The man who wrote a hundred works about impermanence, repetition, beauty, and death — completed his text himself. And left the note.
A hundred years after his birth, his works are still read with pleasure and astonishment — as though they were written today.
Glossary
Yukio Mishima — pen name; born Kimitake Hiraoka, Japanese novelist, 1925–1970. Nominated five times for the Nobel Prize in Literature.
(三島由紀夫)
Kawabata Yasunari — Japanese novelist, first Japanese writer to receive the Nobel Prize in Literature, 1968. Died by suicide in 1972.
(川端康成)
Dazai Osamu — Japanese novelist, one of the leading voices of postwar Japanese literature. Died in 1948.
(太宰治)
Seppuku — a historical Japanese ritual of honorable death by sword, practiced by the samurai class; abolished in the modern era. Mishima’s death in 1970 was the last known instance.
(切腹 — also known in the West as harakiri)
The Sea of Fertility — the name of a real region on the lunar surface containing neither water nor life, chosen by Mishima as the title of his final tetralogy.

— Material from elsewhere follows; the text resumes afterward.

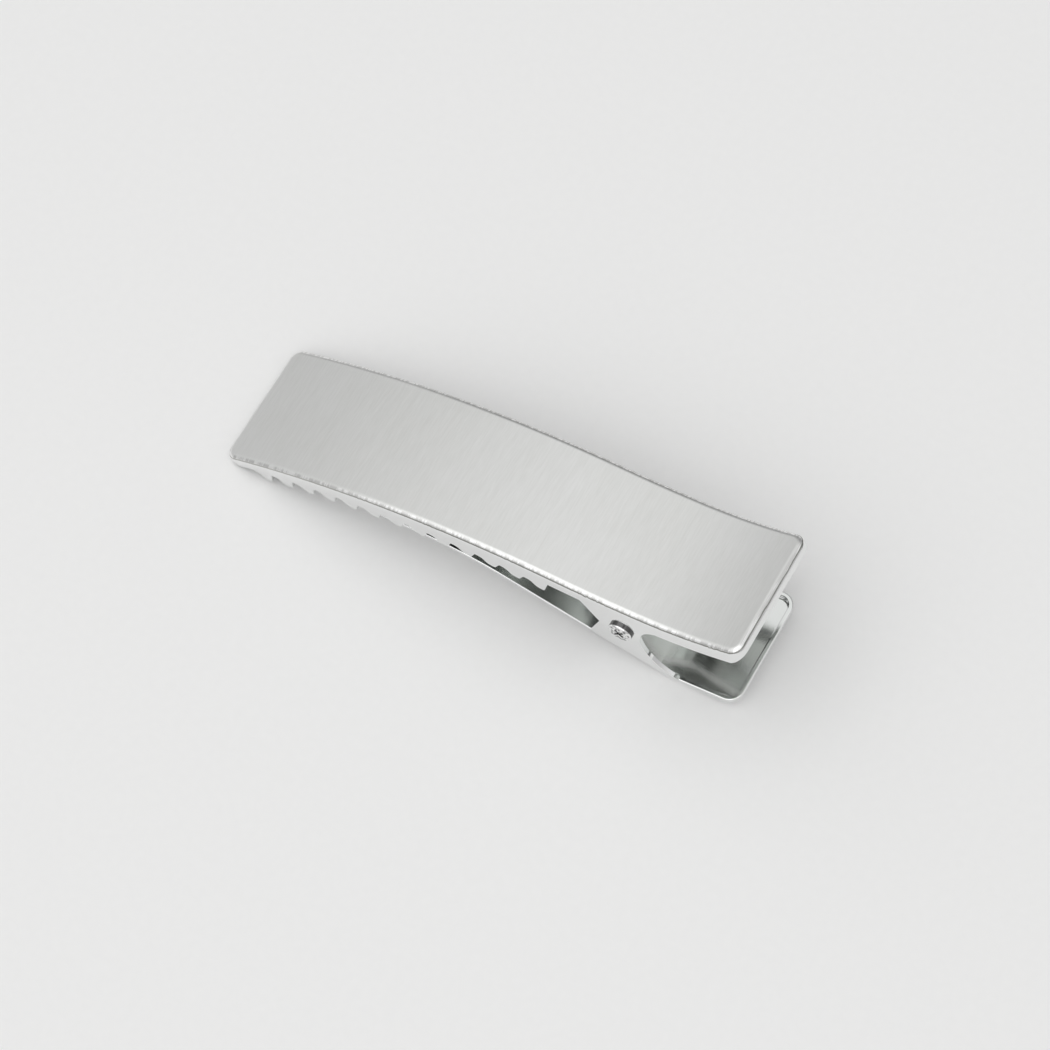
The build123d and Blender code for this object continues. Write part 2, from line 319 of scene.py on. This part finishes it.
def staked_steel():
    """Polished pin: heads hammered round a staking cross, with painted shade in the cross's grooves and in
    the crease behind them.
    """
    graph, shader, material = new_material("pin_steel", Metallic=1.0)
    facing = graph.math("ABSOLUTE", graph.object_normal()[1])
    head = graph.step(facing, 0.75, 0.95)
    axis = {0: graph.object_place(), 1: centre_of(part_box("pivot_pin"))}
    place = graph.node("VectorMath", axis, operation="SUBTRACT").outputs[0]
    depth = graph.math("ABSOLUTE", graph.node("SeparateXYZ", {0: place}).outputs[1])
    flat = graph.node("VectorMath", {0: place, 1: (1, 0, 1)}, operation="MULTIPLY").outputs[0]
    radius = graph.node("VectorMath", {0: flat}, operation="LENGTH").outputs["Value"]
    # painted shade in the grooves of the staking cross
    cross = graph.step(depth, *CROSS_SHADE_DEPTH)
    cross = graph.math("MULTIPLY", cross, graph.step(radius, *CROSS_RADIUS))
    dents = graph.noise((2600, 2600, 2600), 1.0)
    marks = graph.math("MULTIPLY", head, graph.step(dents, 0.5, 0.6))
    # painted shade in the crease behind the heads
    crease_shade = graph.math("MULTIPLY", graph.step(facing, 0.3, 0.1), graph.step(depth, *CREASE_SHADE_DEPTH))
    # dark: painted shade in the cross and the crease, plus the heads' hammer marks
    dark = graph.math("MAXIMUM", graph.math("MAXIMUM", cross, marks), crease_shade)
    graph.put(graph.colour(dark, (0.88, 0.88, 0.88), (0.14, 0.14, 0.14)), shader.inputs["Base Color"])
    graph.put(graph.blend(dents, 0.04, 0.12), shader.inputs["Roughness"])
    hammered = graph.math("MULTIPLY", head, dents)
    bump = graph.node("Bump", {"Height": hammered, "Strength": 0.6, "Distance": 0.1 * MM})
    graph.put(bump.outputs[0], shader.inputs["Normal"])
    return material


def drawn_wire():
    """Spring steel with drawing marks."""
    graph, shader, material = new_material("wire_steel", Metallic=1.0)
    marks = graph.noise((900, 4000, 900))
    graph.put(graph.colour(marks, (0.5, 0.5, 0.49), (0.72, 0.72, 0.71)), shader.inputs["Base Color"])
    graph.put(graph.blend(marks, 0.16, 0.3), shader.inputs["Roughness"])
    return material


def paint(node, material):
    """Give a CAD node a material."""
    for slot in bpy.data.objects[node].material_slots:
        slot.material = material


# ---- spring: wire coiled round the pin, with a leg to each jaw --------------------------------------------
WIRE_RADIUS = 0.45 * MM
COIL_RADIUS = 1.75 * MM
COIL_PITCH = 1.0 * MM
COIL_TURNS = 5.317
COIL_OFFSET = 2.4 * MM          # middle of the coil, towards +Y
LOWER_FALL = radians(40.12)     # slope of the leg down to the lower jaw
LOWER_LENGTH = 10.7 * MM
UPPER_LENGTH = 9.05 * MM
STEPS_PER_TURN = 32


def coil_point(turn):
    """Point of the coil's centre line after a number of turns from the lower jaw's end."""
    centre = centre_of(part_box("pivot_pin"))
    angle = 1.5 * pi - LOWER_FALL - turn * tau
    along = COIL_OFFSET + (COIL_TURNS / 2 - turn) * COIL_PITCH
    return centre + Vector((cos(angle) * COIL_RADIUS, along, sin(angle) * COIL_RADIUS))


def add_spring():
    """Wire from the lower leg's end round the coil to the upper leg's end."""
    steps = round(COIL_TURNS * STEPS_PER_TURN)
    coil = [coil_point(COIL_TURNS * step / steps) for step in range(steps + 1)]
    leaving = (coil[0] - coil_point(0.002)).normalized()
    arriving = (coil[-1] - coil_point(COIL_TURNS - 0.002)).normalized()
    points = [coil[0] + leaving * LOWER_LENGTH, *coil, coil[-1] + arriving * UPPER_LENGTH]
    line = bpy.data.curves.new("spring", "CURVE")
    line.dimensions = "3D"
    line.bevel_depth = WIRE_RADIUS
    line.bevel_resolution = 5
    line.use_fill_caps = True
    path = line.splines.new("POLY")
    path.points.add(len(points) - 1)
    for point, place in zip(path.points, points):
        point.co = (*place, 1)
    spring = bpy.data.objects.new("spring", line)
    bpy.context.collection.objects.link(spring)
    bpy.context.view_layer.objects.active = spring
    spring.select_set(True)
    bpy.ops.object.convert(target="MESH")
    spring = bpy.context.object
    for face in spring.data.polygons:
        face.use_smooth = True
    spring.data.materials.append(drawn_wire())
    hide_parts("torsion_spring")
    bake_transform(spring)


add_camera()
add_floor()
add_world()
add_area_light("window", WINDOW_PLACE, WINDOW_SIZE, WINDOW_POWER)
bpy.context.scene.view_settings.view_transform = "Standard"

paint("upper_jaw", jaw_steel())
paint("lower_jaw", chrome())
paint("pivot_pin", staked_steel())
add_spring()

(Mare Foecunditatis — 豊饒の海)
Noh Theatre — one of the oldest forms of classical Japanese theatre, built on masks, slow movement, and poetry.
(能楽)
Park Chan-wook — South Korean film director, winner of the Grand Prix at Cannes 2004 for Oldboy.
(박찬욱)
Oldboy — 2003 Korean film directed by Park Chan-wook, adapted from a Japanese manga of the same name (1996–1998). Considered one of the greatest films in world cinema. The 2013 American remake directed by Spike Lee failed to replicate its impact.